Par Roger KAFFO FOKOU, auteur de Capital, travail et mondialisation vus de la périphérie, l’Harmattan, 2011

 

Dans une interview au Monde.fr le 23 novembre 2011, Bertrand Badie affirme : «  Je suis pour ma part convaincu que l'histoire moderne de l'homme politique trouve aujourd'hui sa fin ». Ce constat vient à la suite d’un autre du même auteur, constat tout autant intéressant pour la science politique : « Nous sommes clairement entrés, de ce point de vue, dans un monde post-souverain ». La souveraineté est ici considérée du point de vue de son ancrage national à l’intérieur des Etats. On sait que la souveraineté est l’un des attributs fondamentaux de l’Etat en droit international public. Les deux constats ne sont pourtant pas liés, de manière indiscutable, par une relation de cause à effet. Dans le cadre des nationalismes exacerbés du XIXè siècle alors que la souveraineté des Etats n’était pas encore remise en question par la mondialisation de l’économie, le statut et conséquemment la stature de l’homme politique étaient déjà en forte dégradation dans les pays où les théories libérales avaient pris le dessus. Avec le démantèlement de l’URSS, la mondialisation croissante et la financiarisation accrue de l’économie, la concentration d’immenses fortunes entre les mains d’un oligopole de plus en plus réduit – on parle de 737 « personnes » qui concentrent plus de 80% de la valeur de 43000 multinationales -  les Etats désormais courent après les marchés et leur font une cour de plus en plus désespérée. Ces derniers en ont profité ces temps-ci pour franchir un pas important et placer leurs hommes liges – des technocrates comme on les appelle élégamment – dans des fauteuils naguère occupés par des politiques. Est-ce comme l’affirme Badie la dernière ligne vers l’aboutissement d’un processus entamé il y a longtemps ? Quelles pourraient en être à terme les conséquences politiques et sociales ?

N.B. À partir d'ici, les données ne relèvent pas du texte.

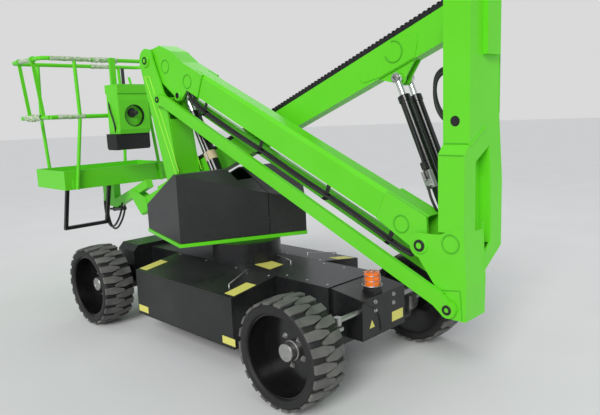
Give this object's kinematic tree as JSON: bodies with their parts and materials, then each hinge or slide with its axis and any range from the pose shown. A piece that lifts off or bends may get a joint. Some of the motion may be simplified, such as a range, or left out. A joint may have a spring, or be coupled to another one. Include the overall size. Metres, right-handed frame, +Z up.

L’histoire moderne de l’homme politique est en effet sur le point de prendre fin

D’abord, qu’est-ce qui fait la modernité du statut de l’homme politique actuel ? On pourrait dire que celle-ci tient à son insertion dans un contexte politique libéral dans lequel le pouvoir est censé être d’essence démocratique pour ne pas dire populaire, le peuple exerçant la souveraineté à travers ses représentants élus qui constituent l’armature de l’Etat : suffrage universel, gouvernement représentatif, séparation des pouvoirs donc contrôle… Cette histoire est effectivement en rupture avec la période historique précédent le libéralisme, au cours de laquelle le pouvoir politique est autonome et non délégué, l’homme politique étant plus ou moins un autocrate. Dans la France du XVIIè siècle, Louis XIV rappelle au Parlement français qu’il incarne l’Etat : « L’Etat c’est moi », affirme-t-il sans détour. La Révolution française de 1789, inspirée entre autres de la déclaration d’indépendance américaine de 1776 s’inscrit dans un autre cycle dans lequel l’Etat cesse d’être confondu à un individu pour être la chose publique, la res publica. En Angleterre, cette modernité s’impose encore plus tôt qu’en France sous la forme d’une monarchie parlementaire.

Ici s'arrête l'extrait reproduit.